__WHAT TO PRODUCE__:
Your task is to copy each line that has the word "axes".

__Dataset items__:

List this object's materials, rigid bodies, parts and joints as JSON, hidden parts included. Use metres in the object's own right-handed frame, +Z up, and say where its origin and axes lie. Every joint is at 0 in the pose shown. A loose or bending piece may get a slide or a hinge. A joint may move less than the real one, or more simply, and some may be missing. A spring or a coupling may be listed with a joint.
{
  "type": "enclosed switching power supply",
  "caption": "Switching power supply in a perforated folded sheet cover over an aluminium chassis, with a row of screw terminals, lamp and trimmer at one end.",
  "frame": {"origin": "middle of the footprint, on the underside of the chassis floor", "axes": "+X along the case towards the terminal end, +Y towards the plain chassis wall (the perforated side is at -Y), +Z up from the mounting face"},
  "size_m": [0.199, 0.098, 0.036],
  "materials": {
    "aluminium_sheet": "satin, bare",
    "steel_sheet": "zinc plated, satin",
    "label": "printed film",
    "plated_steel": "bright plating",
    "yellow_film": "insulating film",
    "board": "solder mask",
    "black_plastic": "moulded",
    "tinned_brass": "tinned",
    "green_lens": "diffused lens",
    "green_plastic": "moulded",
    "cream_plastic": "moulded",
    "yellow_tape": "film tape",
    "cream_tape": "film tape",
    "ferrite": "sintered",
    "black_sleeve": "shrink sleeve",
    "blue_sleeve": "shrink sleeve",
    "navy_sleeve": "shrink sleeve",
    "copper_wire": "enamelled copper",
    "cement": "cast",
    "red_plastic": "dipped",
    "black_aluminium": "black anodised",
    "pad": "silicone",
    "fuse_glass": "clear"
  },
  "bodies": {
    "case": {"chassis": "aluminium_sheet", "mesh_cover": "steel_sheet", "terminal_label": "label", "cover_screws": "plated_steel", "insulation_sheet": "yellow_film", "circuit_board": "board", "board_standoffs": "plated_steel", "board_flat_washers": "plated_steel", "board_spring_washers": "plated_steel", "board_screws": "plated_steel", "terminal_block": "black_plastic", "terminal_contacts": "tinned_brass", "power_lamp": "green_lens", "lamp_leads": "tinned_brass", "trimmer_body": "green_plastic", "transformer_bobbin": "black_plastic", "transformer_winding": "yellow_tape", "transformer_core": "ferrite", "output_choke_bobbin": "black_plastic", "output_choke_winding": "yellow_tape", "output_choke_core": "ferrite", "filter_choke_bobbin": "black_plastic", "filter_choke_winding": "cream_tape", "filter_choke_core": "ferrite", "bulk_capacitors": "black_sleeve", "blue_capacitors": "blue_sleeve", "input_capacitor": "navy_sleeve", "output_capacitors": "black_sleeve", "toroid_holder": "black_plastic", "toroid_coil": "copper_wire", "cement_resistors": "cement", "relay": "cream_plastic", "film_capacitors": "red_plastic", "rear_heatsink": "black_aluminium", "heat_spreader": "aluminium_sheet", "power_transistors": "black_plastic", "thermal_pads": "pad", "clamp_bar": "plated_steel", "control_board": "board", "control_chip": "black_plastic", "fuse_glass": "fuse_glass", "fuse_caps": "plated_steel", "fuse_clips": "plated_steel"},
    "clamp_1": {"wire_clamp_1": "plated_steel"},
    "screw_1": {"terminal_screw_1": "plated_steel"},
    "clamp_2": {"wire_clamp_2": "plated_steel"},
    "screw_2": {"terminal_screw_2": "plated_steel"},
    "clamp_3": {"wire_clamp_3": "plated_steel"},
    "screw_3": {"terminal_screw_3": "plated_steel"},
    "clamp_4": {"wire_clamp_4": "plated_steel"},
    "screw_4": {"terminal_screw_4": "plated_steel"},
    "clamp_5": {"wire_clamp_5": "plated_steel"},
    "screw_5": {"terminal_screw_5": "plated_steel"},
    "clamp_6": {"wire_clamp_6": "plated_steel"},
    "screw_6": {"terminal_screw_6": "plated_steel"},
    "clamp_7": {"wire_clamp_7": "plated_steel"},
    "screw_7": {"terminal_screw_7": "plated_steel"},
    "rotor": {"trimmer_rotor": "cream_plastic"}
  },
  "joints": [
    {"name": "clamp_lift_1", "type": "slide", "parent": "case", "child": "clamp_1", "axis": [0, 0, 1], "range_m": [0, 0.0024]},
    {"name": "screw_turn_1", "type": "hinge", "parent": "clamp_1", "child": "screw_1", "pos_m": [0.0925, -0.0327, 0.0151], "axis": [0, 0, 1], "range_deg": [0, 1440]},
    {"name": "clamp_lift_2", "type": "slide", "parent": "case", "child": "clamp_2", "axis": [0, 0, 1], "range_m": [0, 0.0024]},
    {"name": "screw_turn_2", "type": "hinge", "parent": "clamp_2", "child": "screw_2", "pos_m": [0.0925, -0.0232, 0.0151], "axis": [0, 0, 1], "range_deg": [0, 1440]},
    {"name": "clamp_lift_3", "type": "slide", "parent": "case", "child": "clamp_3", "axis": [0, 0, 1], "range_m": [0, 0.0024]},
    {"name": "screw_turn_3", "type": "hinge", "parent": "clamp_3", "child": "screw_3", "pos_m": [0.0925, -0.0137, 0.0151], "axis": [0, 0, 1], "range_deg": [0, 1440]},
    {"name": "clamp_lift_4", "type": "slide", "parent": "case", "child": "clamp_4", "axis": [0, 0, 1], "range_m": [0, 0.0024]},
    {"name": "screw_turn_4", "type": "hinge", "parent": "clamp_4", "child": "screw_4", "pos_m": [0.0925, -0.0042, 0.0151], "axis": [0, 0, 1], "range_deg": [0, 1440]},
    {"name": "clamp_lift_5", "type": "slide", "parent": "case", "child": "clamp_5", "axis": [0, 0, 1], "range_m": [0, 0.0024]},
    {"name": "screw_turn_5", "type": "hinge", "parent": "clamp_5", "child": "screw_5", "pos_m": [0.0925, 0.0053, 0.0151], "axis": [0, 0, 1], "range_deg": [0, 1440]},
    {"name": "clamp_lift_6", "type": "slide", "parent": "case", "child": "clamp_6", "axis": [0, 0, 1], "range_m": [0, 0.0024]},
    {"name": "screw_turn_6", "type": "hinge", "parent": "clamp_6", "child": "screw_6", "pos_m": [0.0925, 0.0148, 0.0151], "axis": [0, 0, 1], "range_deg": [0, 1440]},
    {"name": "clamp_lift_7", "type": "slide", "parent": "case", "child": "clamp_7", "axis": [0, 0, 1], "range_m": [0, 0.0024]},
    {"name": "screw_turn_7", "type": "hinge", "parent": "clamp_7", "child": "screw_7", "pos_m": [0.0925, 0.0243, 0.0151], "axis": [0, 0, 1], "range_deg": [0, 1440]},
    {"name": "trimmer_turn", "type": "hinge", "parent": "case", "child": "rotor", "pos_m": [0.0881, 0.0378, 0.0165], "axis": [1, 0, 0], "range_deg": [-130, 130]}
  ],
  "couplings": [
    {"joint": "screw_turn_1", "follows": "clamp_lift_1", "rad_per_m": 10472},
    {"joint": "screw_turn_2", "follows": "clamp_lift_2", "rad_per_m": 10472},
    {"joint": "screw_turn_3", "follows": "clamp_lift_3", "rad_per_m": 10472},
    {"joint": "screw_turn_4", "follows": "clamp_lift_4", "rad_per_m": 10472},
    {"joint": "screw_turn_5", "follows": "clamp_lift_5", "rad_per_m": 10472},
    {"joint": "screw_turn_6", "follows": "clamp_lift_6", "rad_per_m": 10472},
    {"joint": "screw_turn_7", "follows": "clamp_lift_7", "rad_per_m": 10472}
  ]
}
---
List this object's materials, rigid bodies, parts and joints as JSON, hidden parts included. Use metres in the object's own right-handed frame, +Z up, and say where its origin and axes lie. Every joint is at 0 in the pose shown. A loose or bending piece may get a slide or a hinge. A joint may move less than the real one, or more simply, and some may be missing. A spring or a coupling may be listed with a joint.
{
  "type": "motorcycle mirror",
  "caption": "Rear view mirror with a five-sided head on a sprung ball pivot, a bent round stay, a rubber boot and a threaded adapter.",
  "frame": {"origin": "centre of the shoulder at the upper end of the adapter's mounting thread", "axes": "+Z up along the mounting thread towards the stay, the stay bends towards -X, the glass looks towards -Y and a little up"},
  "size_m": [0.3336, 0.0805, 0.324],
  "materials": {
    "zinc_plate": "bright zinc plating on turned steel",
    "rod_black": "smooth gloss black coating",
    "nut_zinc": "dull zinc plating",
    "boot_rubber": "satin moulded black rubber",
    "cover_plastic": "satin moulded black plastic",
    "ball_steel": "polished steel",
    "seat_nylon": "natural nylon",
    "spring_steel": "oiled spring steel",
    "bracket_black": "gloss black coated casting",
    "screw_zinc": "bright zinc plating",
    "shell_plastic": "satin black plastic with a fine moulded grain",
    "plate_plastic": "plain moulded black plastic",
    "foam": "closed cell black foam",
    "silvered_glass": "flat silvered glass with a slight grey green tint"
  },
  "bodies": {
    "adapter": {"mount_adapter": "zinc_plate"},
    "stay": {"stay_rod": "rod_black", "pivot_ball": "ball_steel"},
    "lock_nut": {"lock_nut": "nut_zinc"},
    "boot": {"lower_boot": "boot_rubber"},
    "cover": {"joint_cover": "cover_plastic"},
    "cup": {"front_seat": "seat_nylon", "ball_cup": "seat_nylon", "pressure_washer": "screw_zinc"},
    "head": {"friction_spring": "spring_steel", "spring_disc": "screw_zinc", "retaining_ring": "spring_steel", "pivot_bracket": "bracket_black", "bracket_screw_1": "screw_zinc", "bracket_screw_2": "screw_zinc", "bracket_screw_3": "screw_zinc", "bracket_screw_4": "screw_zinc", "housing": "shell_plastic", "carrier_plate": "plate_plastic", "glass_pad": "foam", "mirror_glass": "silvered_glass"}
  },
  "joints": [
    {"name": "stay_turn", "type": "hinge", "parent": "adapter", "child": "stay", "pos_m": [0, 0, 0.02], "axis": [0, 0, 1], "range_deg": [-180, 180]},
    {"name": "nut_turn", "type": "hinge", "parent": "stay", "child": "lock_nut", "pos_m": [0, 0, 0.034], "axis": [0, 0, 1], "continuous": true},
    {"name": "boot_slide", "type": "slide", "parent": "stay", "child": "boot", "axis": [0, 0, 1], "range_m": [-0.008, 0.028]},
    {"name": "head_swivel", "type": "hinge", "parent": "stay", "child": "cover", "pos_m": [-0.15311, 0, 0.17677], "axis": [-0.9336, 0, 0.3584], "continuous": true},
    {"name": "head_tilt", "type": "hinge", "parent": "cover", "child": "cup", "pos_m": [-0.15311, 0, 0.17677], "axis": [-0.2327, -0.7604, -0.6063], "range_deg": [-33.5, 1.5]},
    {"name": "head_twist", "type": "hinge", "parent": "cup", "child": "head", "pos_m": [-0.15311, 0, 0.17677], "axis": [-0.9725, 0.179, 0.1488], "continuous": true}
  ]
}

__TASK RESULT__:
List this object's materials, rigid bodies, parts and joints as JSON, hidden parts included. Use metres in the object's own right-handed frame, +Z up, and say where its origin and axes lie. Every joint is at 0 in the pose shown. A loose or bending piece may get a slide or a hinge. A joint may move less than the real one, or more simply, and some may be missing. A spring or a coupling may be listed with a joint.
  "frame": {"origin": "middle of the footprint, on the underside of the chassis floor", "axes": "+X along the case towards the terminal end, +Y towards the plain chassis wall (the perforated side is at -Y), +Z up from the mounting face"},
List this object's materials, rigid bodies, parts and joints as JSON, hidden parts included. Use metres in the object's own right-handed frame, +Z up, and say where its origin and axes lie. Every joint is at 0 in the pose shown. A loose or bending piece may get a slide or a hinge. A joint may move less than the real one, or more simply, and some may be missing. A spring or a coupling may be listed with a joint.
  "frame": {"origin": "centre of the shoulder at the upper end of the adapter's mounting thread", "axes": "+Z up along the mounting thread towards the stay, the stay bends towards -X, the glass looks towards -Y and a little up"},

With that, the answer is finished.